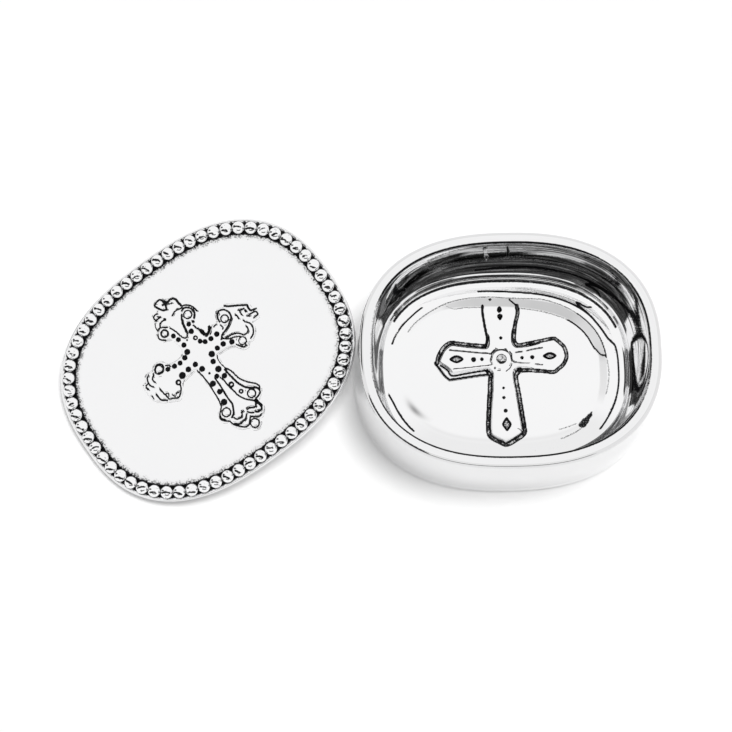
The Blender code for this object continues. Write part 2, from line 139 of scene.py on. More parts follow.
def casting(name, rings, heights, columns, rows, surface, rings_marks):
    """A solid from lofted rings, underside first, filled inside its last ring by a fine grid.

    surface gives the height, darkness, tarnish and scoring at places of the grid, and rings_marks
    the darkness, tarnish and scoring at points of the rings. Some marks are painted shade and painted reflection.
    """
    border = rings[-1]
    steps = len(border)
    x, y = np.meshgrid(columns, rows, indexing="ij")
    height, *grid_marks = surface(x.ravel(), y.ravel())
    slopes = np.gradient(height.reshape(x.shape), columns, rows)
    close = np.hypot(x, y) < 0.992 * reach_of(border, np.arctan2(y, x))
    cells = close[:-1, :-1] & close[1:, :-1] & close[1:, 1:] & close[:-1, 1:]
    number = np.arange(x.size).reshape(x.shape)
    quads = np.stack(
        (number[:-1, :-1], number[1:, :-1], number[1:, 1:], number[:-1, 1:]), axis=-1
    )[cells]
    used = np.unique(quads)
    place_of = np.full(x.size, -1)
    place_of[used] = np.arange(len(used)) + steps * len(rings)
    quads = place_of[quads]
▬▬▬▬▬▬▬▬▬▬
Pick each line holding the word "from" out of the data and copy it.

**FINISHED TASK**
The Blender code for this object continues. Write part 2, from line 139 of scene.py on. More parts follow.
    """A solid from lofted rings, underside first, filled inside its last ring by a fine grid.